Lots of golfers have done all the "wrong" things - read those books, and watched video, tried to make a whole swing, and maybe even analysed static swing sequences - and they shoot in the 80s just like you and me.

How they manage to do it without a superiority complex is beyond me.

BTW - when you say Brian couldn't help you, did you actually take a lesson? Or did your intellect forbid it? Out of curiosity - I don't see anything in your odyssey above about actually taking lessons. You didn't try to teach yourself, did you?


Why oh why don't you love and admire me ... what have I done to you personally that would cause your feeeelings to be so hurt or angry??!!!

I've admitted that I have more brains than talent at golf, but if you score in the 80's like I do, then you too are in the top 2% of all 50 million golfers worldwide.

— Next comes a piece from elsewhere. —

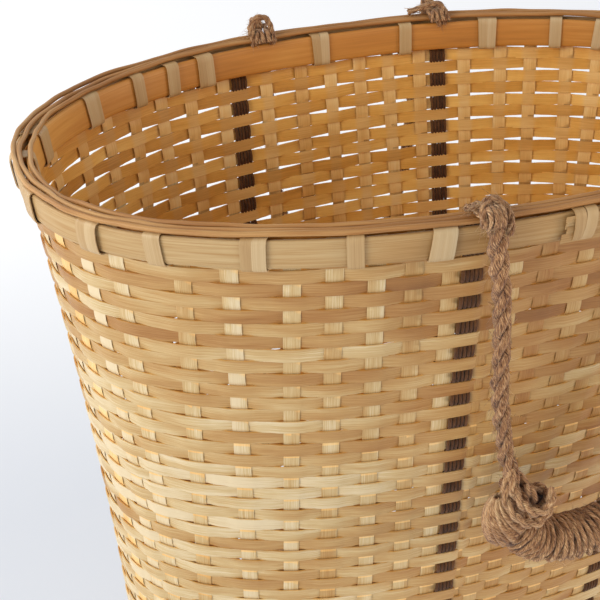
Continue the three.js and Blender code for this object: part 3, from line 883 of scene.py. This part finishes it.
def lashingPiece():
    dice = random.Random(lashing["seed"])
    wide, lean = lashing["wide"], lashing["lean"]
    wraps = []
    for kind in (wide, lashing["narrow"]):
        for turn in kind["turns"]:
            for side in kind["strands"]:
                # a wide lashing is two strands side by side, the second lapped over the first
                shift = side * kind["spread"] + dice.uniform(-kind["sway"], kind["sway"]) if side else 0
                bulge = lashing["bulged"].get(turn, lashing["bulge"]) + (lashing["overlap"] if side > 0 else 0)
                wraps.append({
                    "turn": turn, "shift": shift, "width": kind["width"] + dice.uniform(*kind["widths"]),
                    "lean": dice.uniform(-lean, lean), "tone": dice.uniform(*kind["tones"]), "bulge": bulge})
    height, innermost = rim["outer"]["height"] / 2, rim["inner"]["faces"][1] / 2
    clear = lashing["gap"] + lashing["thickness"] / 2

    def place(k, u, v):
        wrap = wraps[k]
        down = signedPower(cos(u * fullTurn), lashing["corner"])
        across = signedPower(sin(u * fullTurn), lashing["corner"])
        outward = across * (clear - innermost) + innermost
        if across > 0:
            outward += wrap["bulge"] * across * (1 - down * down * 0.8)
        inside = smooth((-across + 0.4) / 0.8) * smooth((down + 1) / 2)
        depth = height + down * (height + clear) + (rim["inner"]["height"] - rim["outer"]["height"]) * inside
        aside = wrap["shift"] + (v - 0.5) * wrap["width"] + wrap["lean"] * down
        turn = wrap["turn"] + aside / turnSpeed(wrap["turn"], 0)
        return basketPoint(turn, depth, outward + copysign(lashing["cup"] * crownAt(v), across))

    bm = stripGrid(
        len(wraps), lashing["pathPoints"], 4, place, [(lashing["length"], wrap["width"]) for wrap in wraps],
        [wrap["tone"] for wrap in wraps], True)
    nodes = [f"rim_lashing_{i + 1:02d}" for i in range(len(wide["turns"]) + len(lashing["narrow"]["turns"]))]
    bambooPiece(bm, "rimLashings", lashingBamboo, "lashing_bamboo", nodes, lashing["thickness"])


lashingPiece()


# Rope eyes, handle ropes and grips

handles = {
    "front": {"side": -1, "ropeX": (-50, 80), "ropeSeed": 1, "gripSeed": 5},
    "back": {"side": 1, "ropeX": (-61, 59), "ropeSeed": 3, "gripSeed": 8},
}
hands = ("left", "right")
axisY, axisZ = 148.775, 378.952
rope = {
    "route": [(0, 3.2), (0.6, 8), (3.4, 25), (6.6, 46), (8.6, 74), (10, 98), (14, 122), (18.6, 143)],
    "diameter": 9, "strands": 3, "strandShare": 0.464, "lay": 37, "samples": 190, "sides": 9, "wander": 0.35,
    "tone": 0.42, "fibres": 800,
}
grip = {
    "diameter": 26, "chord": 112, "sag": 37, "drop": 202, "hitchBite": 2.5, "hitchShare": 0.065,
    "hitchDiameter": 19, "cord": 4.1, "turns": 26, "plySteps": 1300, "plyPitch": 34, "plySides": 7,
    "lean": 5.5, "reach": 11.0, "windingStart": 0.1, "gaps": [(0.36, 2.2), (0.55, 0.8), (0.66, 1.8)],
    "gapReach": 0.012, "slim": 3.2, "slimFrom": 0.05, "slimReach": 0.33, "fibres": 1700,
    "coreRadius": 9.3, "coreStart": 0.12, "coreSteps": 60, "coreSides": 18, "coreTone": 0.12,
}
gripRadius = (grip["chord"] ** 2 / 4 + grip["sag"] ** 2) / (2 * grip["sag"])
gripHalfAngle = asin(grip["chord"] / 2 / gripRadius)
gripLength = 2 * gripRadius * gripHalfAngle


def gripFrame(handle, share):
    angle = (2 * share - 1) * gripHalfAngle
    radial = Vector((sin(angle), 0, -cos(angle)))
    centre = Vector((sum(handle["ropeX"]) / 2, handle["side"] * axisY, axisZ - grip["drop"] + gripRadius))
    return centre + radial * gripRadius, radial, Vector((cos(angle), 0, sin(angle)))


def gripPoint(handle, share, reach, angle):
    point, radial, along = gripFrame(handle, share)
    return (point + radial * reach * cos(angle) + Vector((0, 1, 0)) * reach * sin(angle)) * mm


def hitchShare(index):
    return 1 - grip["hitchShare"] if index else grip["hitchShare"]


def hitchCentre(handle, index):
    reach = grip["hitchBite"] - (grip["diameter"] + grip["hitchDiameter"]) / 2
    return gripPoint(handle, hitchShare(index), reach, 0)


def rimHalfWidthAt(x):
    power = basket["ovalPower"]
    return basket["halfWidth"] * (1 - abs(x / basket["halfLength"]) ** power) ** (1 / power)


fuzzSpots = {"basket": [], "front_handle": [], "back_handle": []}


def addFuzz(body, line, radius, count, seed):
    # Notes where loose fibres stand out of a rope's surface.
    dice = random.Random(seed)
    frames = framesOf(line)
    for n in range(count):
        i = dice.randrange(1, len(line) - 1)
        outward = around(*frames[i], dice.uniform(0, fullTurn))
        along = (line[i + 1] - line[i - 1]).normalized() * dice.choice((-1, 1))
        fuzzSpots[body].append((line[i] + outward * radius * 0.92, outward, along, dice.random()))


def ropePiece(place, hand, line, seed):
    radius = rope["diameter"] / 2
    strandRadius = radius * rope["strandShare"]
    lines = strandLines(line, rope["strands"], (radius - strandRadius) * mm, rope["lay"] * mm, seed)
    for k, strand in enumerate(lines):
        for i, point in enumerate(strand):
            spot = Vector((i * 0.16, k * 5.1, seed))
            wander = (point - line[i]) * rope["wander"] * noise.noise(spot)
            strand[i] = point + wander + noise.noise_vector(spot) * rope["wander"] * mm

    def radiusAt(k, u):
        return strandRadius * mm * (1.2 - 0.24 * smooth(u / 0.6)) * (
            1.02 + 0.16 * ripple(u * 26, k * 4.4, seed) + 0.07 * ripple(u * 150, k, seed))

    tones = [rope["tone"] + 0.16 * ripple(k * 1.9, seed, 3) for k in range(rope["strands"])]
    bm = tubes(lines, radiusAt, rope["sides"], tones)
    return jutePiece(bm, f"rope_{place}_{hand}", place + "_handle", [f"{place}_rope_{hand}"])


for place, handle in handles.items():
    for index, hand in enumerate(hands):
        x, y = handle["ropeX"][index], handle["side"] * axisY
        inward = -1 if index else 1
        route = [Vector((x + inward * across, y, axisZ - down)) * mm for across, down in rope["route"]]
        line = curveThrough([*route, hitchCentre(handle, index)], rope["samples"])
        piece = ropePiece(place, hand, line, handle["ropeSeed"] + index)
        addFuzz(place + "_handle", line, rope["diameter"] / 2 * mm, rope["fibres"], handle["ropeSeed"] + index)
        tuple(route[0])
        round(lineLength(line), 3)
print("handle ropes laid")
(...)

Not too shabby for starting rather late in life..... but if you want to consistently score in the high 70's and low 80's, you will be in the top 1%, which requires an exponential amount of practice and lessons for the likes of you and me. At some point you must gracefully stop, because of irreversible aging or life restraints. Intensively studying pics and vids and then trying to find your solution through mutual conversation and studying is somewhat ludicrous. You gotta dig it out of the dirt because there are no magic pills.

I'm no longer a striving golfer... I'm just a golffing forum expert now ...;)
 
What's the story of when Larry Nelson picked up golfing? I thought it was in his 20's. Did he play any in his youth?